**Directions**.
Give back an exact copy of the lines from the start of the material through the line bearing "0.3, corner: 12". Include both ends and nothing else.

* begin Data *

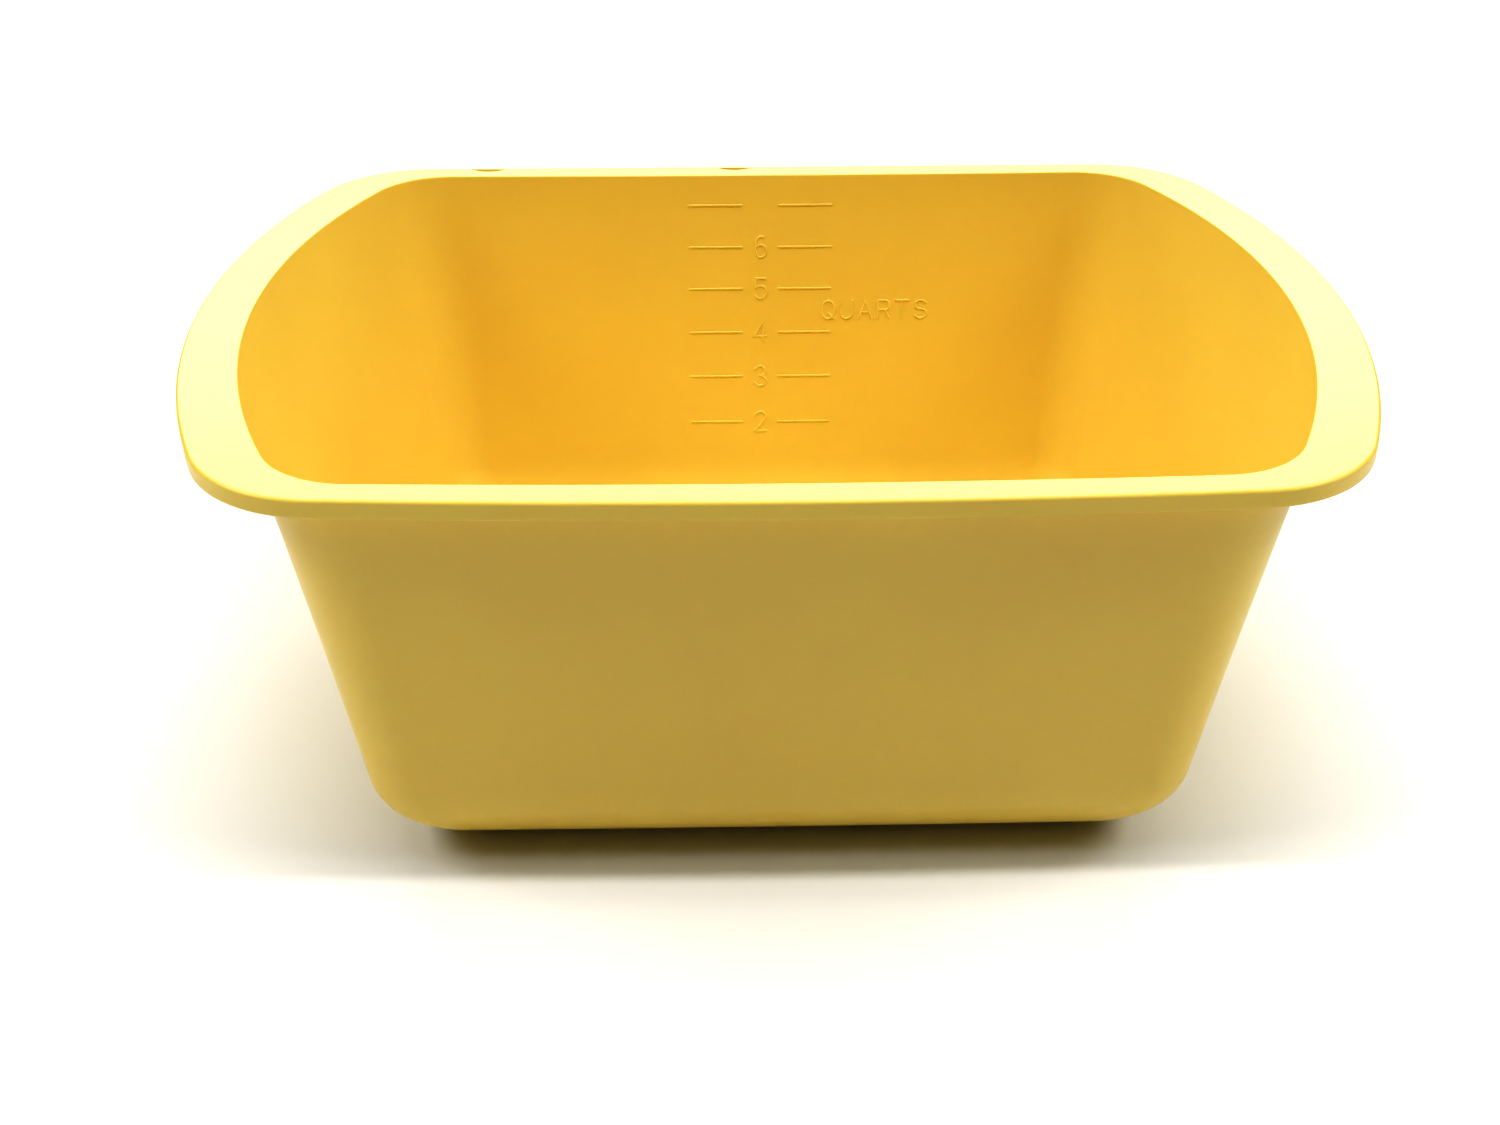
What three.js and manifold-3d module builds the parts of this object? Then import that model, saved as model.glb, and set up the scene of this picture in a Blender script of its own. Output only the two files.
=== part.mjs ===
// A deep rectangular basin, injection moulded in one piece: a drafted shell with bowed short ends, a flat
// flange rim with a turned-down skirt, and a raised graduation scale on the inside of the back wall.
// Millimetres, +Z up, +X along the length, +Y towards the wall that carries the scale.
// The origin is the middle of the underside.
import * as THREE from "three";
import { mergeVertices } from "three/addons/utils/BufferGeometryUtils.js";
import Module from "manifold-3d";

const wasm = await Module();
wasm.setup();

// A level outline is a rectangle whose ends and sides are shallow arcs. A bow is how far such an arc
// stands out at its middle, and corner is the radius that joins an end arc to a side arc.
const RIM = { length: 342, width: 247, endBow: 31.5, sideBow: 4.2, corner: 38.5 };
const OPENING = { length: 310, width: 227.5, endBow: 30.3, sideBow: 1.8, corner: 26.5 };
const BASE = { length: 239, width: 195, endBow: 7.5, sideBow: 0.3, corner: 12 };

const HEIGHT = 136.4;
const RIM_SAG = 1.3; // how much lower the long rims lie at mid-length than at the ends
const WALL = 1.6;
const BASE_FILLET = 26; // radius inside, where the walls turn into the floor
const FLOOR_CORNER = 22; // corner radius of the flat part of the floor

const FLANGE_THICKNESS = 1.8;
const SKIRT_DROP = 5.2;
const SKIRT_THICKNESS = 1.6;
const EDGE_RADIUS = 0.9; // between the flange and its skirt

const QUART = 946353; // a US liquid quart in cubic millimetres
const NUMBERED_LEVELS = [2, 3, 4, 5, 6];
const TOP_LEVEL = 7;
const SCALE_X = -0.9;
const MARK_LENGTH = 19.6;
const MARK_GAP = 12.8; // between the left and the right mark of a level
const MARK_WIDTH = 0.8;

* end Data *

**Answer for this exercise**.
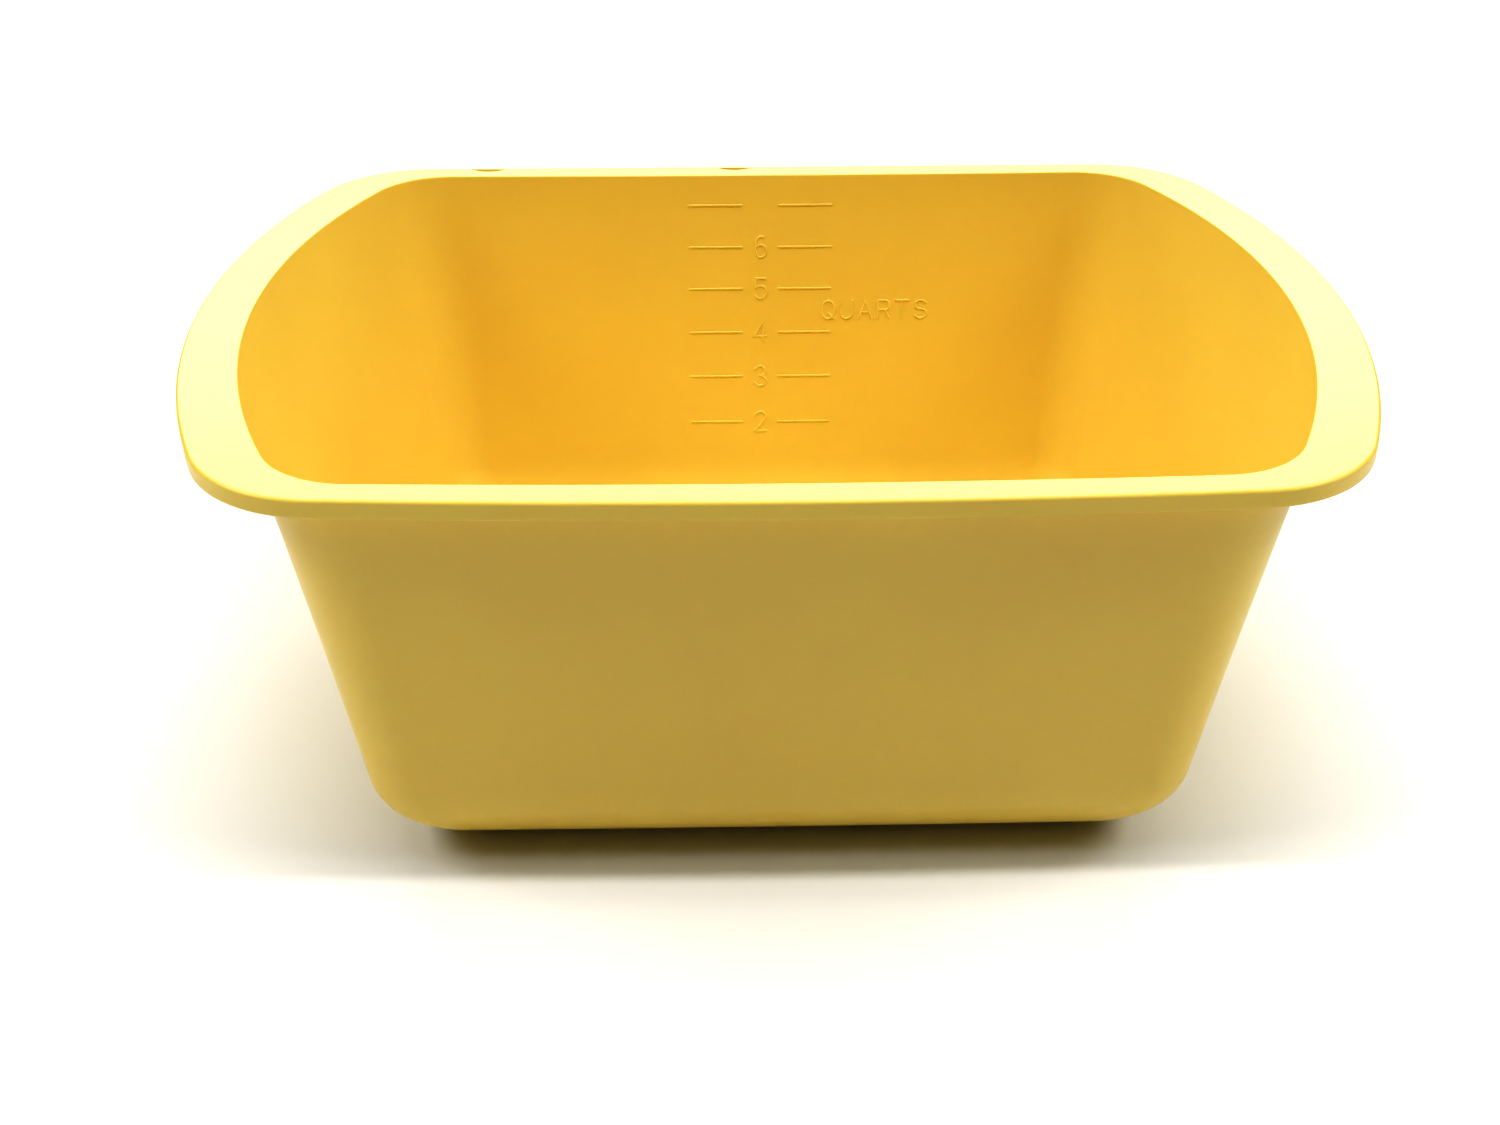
What three.js and manifold-3d module builds the parts of this object? Then import that model, saved as model.glb, and set up the scene of this picture in a Blender script of its own. Output only the two files.
=== part.mjs ===
// A deep rectangular basin, injection moulded in one piece: a drafted shell with bowed short ends, a flat
// flange rim with a turned-down skirt, and a raised graduation scale on the inside of the back wall.
// Millimetres, +Z up, +X along the length, +Y towards the wall that carries the scale.
// The origin is the middle of the underside.
import * as THREE from "three";
import { mergeVertices } from "three/addons/utils/BufferGeometryUtils.js";
import Module from "manifold-3d";

const wasm = await Module();
wasm.setup();

// A level outline is a rectangle whose ends and sides are shallow arcs. A bow is how far such an arc
// stands out at its middle, and corner is the radius that joins an end arc to a side arc.
const RIM = { length: 342, width: 247, endBow: 31.5, sideBow: 4.2, corner: 38.5 };
const OPENING = { length: 310, width: 227.5, endBow: 30.3, sideBow: 1.8, corner: 26.5 };
const BASE = { length: 239, width: 195, endBow: 7.5, sideBow: 0.3, corner: 12 };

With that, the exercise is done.